Biological Clocks May be Ticking Faster Than We Think

Aired April 30, 2002 - 08:54   ET

THIS IS A RUSH TRANSCRIPT. THIS COPY MAY NOT BE IN ITS FINAL FORM AND MAY BE UPDATED.


THIS IS A RUSH TRANSCRIPT. THIS COPY MAY NOT BE IN ITS FINAL FORM AND MAY BE UPDATED.
ANDERSON COOPER, CNN ANCHOR: Anybody hear that sound, that ticking sound? Do you know what that is? That's my biological clock ticking away. To be honest, frankly, I didn't even know I had a biological clock until morning. Now I learn, at the age of 34, according to a new study, it is ticking even faster than we think, for both men and women.

CNN's medical correspondent Elizabeth Cohen is making a house call here to explain. What is up with this? I'm almost 35. I'm on the cusp of, like, downhill, aren't I?

ELIZABETH COHEN, CNN CORRESPONDENT: If you're going to father a child, you better get to work really quickly, because 34, well, you're almost at the cusp there.

We thought this was just an interesting study, because just as you said, people assume that men can father children basically as long as they have energy to have sex or as long as the Viagra works. But this new study says that might not be true.

Let's look at some men who have done a great job of fathering children in their golden years. First of all, Strom Thurmond had his first of four children at age 69. Tony Randall fathered two children in his late 70s. Anthony Quinn, well, he's the granddaddy of them all, fathered his last child in his early 80s. And so, what this study says, they may be studs, but they may also be statistical anomalies.

Let's take a look at the numbers. When a 35-year-old man has a partner on her most fertile day of the month, and they have sex, there's a 29 percent chance of conception. When a 40-year-old man has sex with a woman on her most fertile day, 18 percent chance of conception. And you might wonder, gee, why would that be true? Well, there's a couple reasons. Sperm, as they age, they lose what's called their motility, they just don't move as quickly as they should. Another reason, as sperm get older, they're more likely to have genetic abnormalities. The egg may die off, because it just was too abnormal to survive.

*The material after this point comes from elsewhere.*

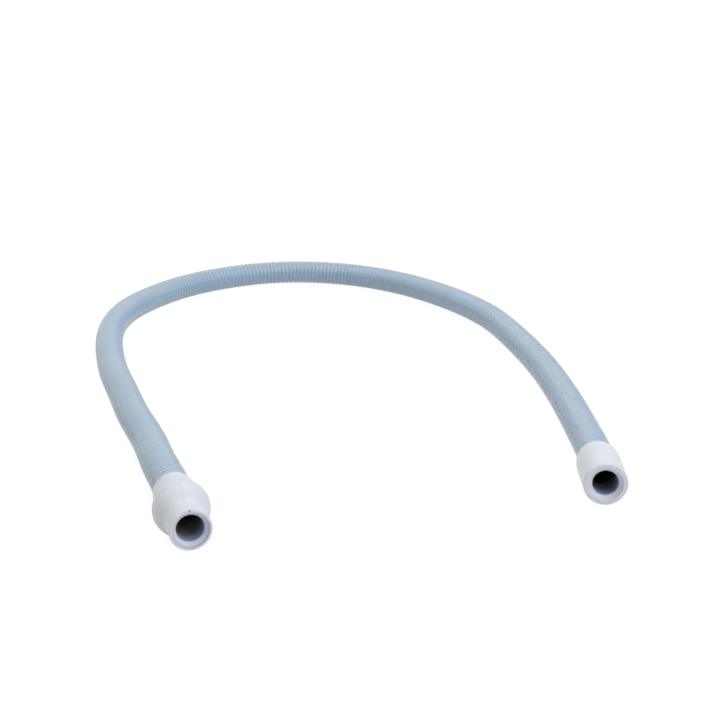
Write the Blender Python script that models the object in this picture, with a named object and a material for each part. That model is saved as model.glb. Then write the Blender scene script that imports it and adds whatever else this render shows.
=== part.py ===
"""Drain hose of a tumble dryer's pump: a corrugated hose with a moulded cuff on each end.

The hose lies in a loop on the plane z = 0, with both mouths towards -Y. Metres, +Z up.
One blown hose and two turned cuffs: each hose end is seated in the rear socket of its cuff.
"""
import math

import bmesh
import bpy
import numpy as np

MM = 0.001

# Hose
HOSE_OUTER_DIAMETER = 24.0 * MM
RIB_DEPTH = 0.7 * MM
HOSE_WALL = 1.0 * MM
RIB_PITCH = 4.5 * MM

# Bulb cuff, from its mouth to its rear edge
BULB_FRONT_LENGTH = 31.0 * MM
BULB_REAR_LENGTH = 27.6 * MM
BULB_MOUTH_WALL = 4.4 * MM
BULB_STANDOUT = 5.5 * MM
BULB_ARC_RADIUS = 21.0 * MM
BULB_COLLAR_FLARE = 2.0 * MM
BULB_EDGE_STEP = 0.25 * MM
BULB_EDGE_LEAD = 0.8 * MM
BULB_RIM_WIDTH = 1.8 * MM

# Plain cuff, from its mouth to its rear edge
PLAIN_TAPER_LENGTH = 26.0 * MM
PLAIN_BARREL_LENGTH = 7.0 * MM
PLAIN_SHOULDER_LENGTH = 9.3 * MM
PLAIN_MOUTH_WALL = 5.6 * MM
PLAIN_BODY_WALL = 2.2 * MM
PLAIN_RIM_WIDTH = 3.0 * MM

# Both cuffs
BORE_DIAMETER = 16.6 * MM
MOUTH_CHAMFER_DEPTH = 3.0 * MM
MOUTH_STEP_DEPTH = 0.5 * MM
EDGE_RADIUS = 0.7 * MM
REAR_LIP_WALL = 0.7 * MM
SOCKET_DEPTH = 20.0 * MM
FIT_CLEARANCE = 0.3 * MM

# Mesh fineness
HOSE_SIDES = 8
CUFF_SIDES = 40
BULB_FRONT_STEPS = 8
BULB_REAR_STEPS = 6
SHOULDER_STEPS = 5
EDGE_STEPS = 4
BORE_STATION_SPACING = 16.0 * MM
CURVE_SPACING = 2.0 * MM

# Radii and lengths that follow from those above
HOSE_RADIUS = HOSE_OUTER_DIAMETER / 2
SOCKET_RADIUS = HOSE_RADIUS + FIT_CLEARANCE
REAR_RADIUS = SOCKET_RADIUS + REAR_LIP_WALL
BORE_RADIUS = BORE_DIAMETER / 2
BULB_CUFF_LENGTH = BULB_FRONT_LENGTH + BULB_REAR_LENGTH
BULB_MOUTH_RADIUS = BORE_RADIUS + BULB_MOUTH_WALL
BULB_RADIUS = HOSE_RADIUS + BULB_STANDOUT
PLAIN_CUFF_LENGTH = PLAIN_TAPER_LENGTH + PLAIN_BARREL_LENGTH + PLAIN_SHOULDER_LENGTH
PLAIN_MOUTH_RADIUS = BORE_RADIUS + PLAIN_MOUTH_WALL
PLAIN_BODY_RADIUS = SOCKET_RADIUS + PLAIN_BODY_WALL

# The loop in plan, whole millimetres, from the rear edge of the bulb cuff to that of the plain cuff
ROUTE_MM = [
    (-79, -285), (-96, -235), (-112, -184), (-131, -135), (-148, -85), (-165, -35), (-179, 16),
    (-190, 68), (-195, 121), (-190, 173), (-173, 223), (-146, 269), (-108, 305), (-61, 328),
    (-9, 329), (40, 310), (81, 277), (114, 236), (141, 190), (161, 141), (173, 90), (182, 38),
    (189, -15), (193, -68), (195, -120), (195, -173), (194, -226),
]
BULB_CUFF_HEADING = math.radians(18.3)
PLAIN_CUFF_HEADING = math.radians(-3.1)
RISE_LENGTH = 120.0 * MM


def clean_scene():
    """Empties the scene, so that a second run starts afresh."""
    for thing in list(bpy.data.objects):
        bpy.data.objects.remove(thing, do_unlink=True)


def material(name, colour, roughness):
    """A plain Principled material."""
    made = bpy.data.materials.new(name)
    made.use_nodes = True
    shader = made.node_tree.nodes["Principled BSDF"]
    shader.inputs["Base Color"].default_value = (*colour, 1.0)
    shader.inputs["Roughness"].default_value = roughness
    shader.inputs["Metallic"].default_value = 0.0
    made.diffuse_color = (*colour, 1.0)
    return made


def add_object(name, mesh, finish):
    """Links a mesh to the scene as a smooth-shaded object."""
    mesh.shade_smooth()
    mesh.set_sharp_from_angle(angle=math.radians(35))
    mesh.materials.append(finish)
    made = bpy.data.objects.new(name, mesh)
    bpy.context.scene.collection.objects.link(made)
    return made


def smoothstep(t):
    """0 below t = 0, 1 above t = 1, and level at both ends."""
    t = np.clip(t, 0.0, 1.0)
    return t * t * (3.0 - 2.0 * t)


def heading_vector(heading):
    """The level direction out of a cuff's mouth: towards -Y, turned by heading towards +X."""
    return np.array([math.sin(heading), -math.cos(heading), 0.0])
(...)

This study also looked at women. Now a lot of people assume that female fertility takes a nosedive in their 30s. This study says, hey, no, it is actually in the 20s. At age 19-26, a person has a 53 percent chance of conceiving if she has sex on her most fertile day. Age 27-29, that goes down to 41 percent. Age 30-34, it goes down to 35 percent. Age 35-39, goes down to 29 percent. So you see that sort of gradual nosedive there.

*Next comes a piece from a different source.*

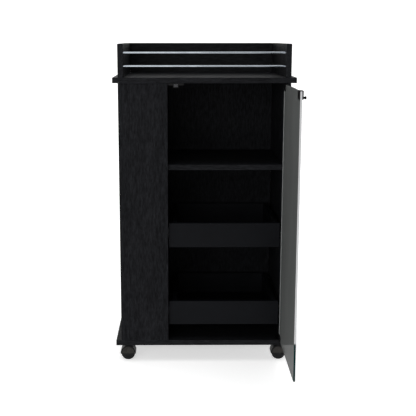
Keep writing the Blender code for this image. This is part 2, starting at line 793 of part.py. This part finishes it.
def caster_wheels(name, axle, mats):
    """Twin wheels on the axle that they are pressed on, which turns in the web of the housing."""
    near = WEB_WIDTH / 2 + GAP
    far = near + WHEEL_WIDTH
    face = [
        (AXLE_RADIUS, near),
        (WHEEL_RADIUS - WHEEL_ROUND, near),
        (WHEEL_RADIUS, near + WHEEL_ROUND),
        (WHEEL_RADIUS, far - WHEEL_ROUND),
        (WHEEL_RADIUS - WHEEL_ROUND, far),
        (WHEEL_DISH_RADIUS, far),
        (WHEEL_DISH_RADIUS - WHEEL_DISH, far - WHEEL_DISH),
        (HUB_CAP_RADIUS, far - WHEEL_DISH),
        (HUB_CAP_RADIUS, far),
        (0, far),
    ]
    profile = [(r, -y) for r, y in reversed(face)] + face
    bm = turned([((0, 0, 0), BACK)], profile, ROUND_STEPS)
    piece(f"{name}_caster_wheels", bm, mats["wheel"], axle, smooth=True)


def make_casters(cart, mats):
    for name, (x, y) in caster_spots().items():
        swivel = empty(f"{name}_swivel", cart, (x, y, 0))
        caster_plate(name, swivel, mats)
        caster_housing(name, swivel, mats)
        caster_wheels(name, empty(f"{name}_axle_line", swivel, (0, 0, AXLE_HEIGHT)), mats)


def main():
    clear_scene()
    mats = make_materials()
    cart = empty("cart", None, (0, FRONT_PLANE, 0))
    make_carcass(cart, mats)
    make_shelves(cart, mats)
    make_gallery(cart, mats)
    make_trays(cart, mats)
    make_pivots(cart, mats)
    make_door(cart, mats)
    make_catch(cart, mats)
    make_casters(cart, mats)


main()
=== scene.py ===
"""The looks of the black bar cart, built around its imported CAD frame.

Metres, in the frame's own coordinates: +Z is up, the cart's front faces -Y and its door hangs on the
right. Every CAD node keeps its shape and gets a procedural material here. Small hardware that the CAD
leaves out, such as screws and shelf pins, is built here and rides on the frame's bodies.
"""

import json
import math

import bmesh
import bpy
from mathutils import Matrix, Vector


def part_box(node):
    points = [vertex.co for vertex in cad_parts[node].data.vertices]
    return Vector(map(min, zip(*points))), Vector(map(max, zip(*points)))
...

Now the authors of the study were very careful to say that this does not mean a woman in her late 20s is going to become infertile. They said, please don't take that message from it, but they said that, instead, it may take her another month or two to conceive a child than if she had tried doing it in her early 20s -- Anderson.

COOPER: All right, Elizabeth Cohen, thanks very much for clearing that up. Thanks for being with us this morning.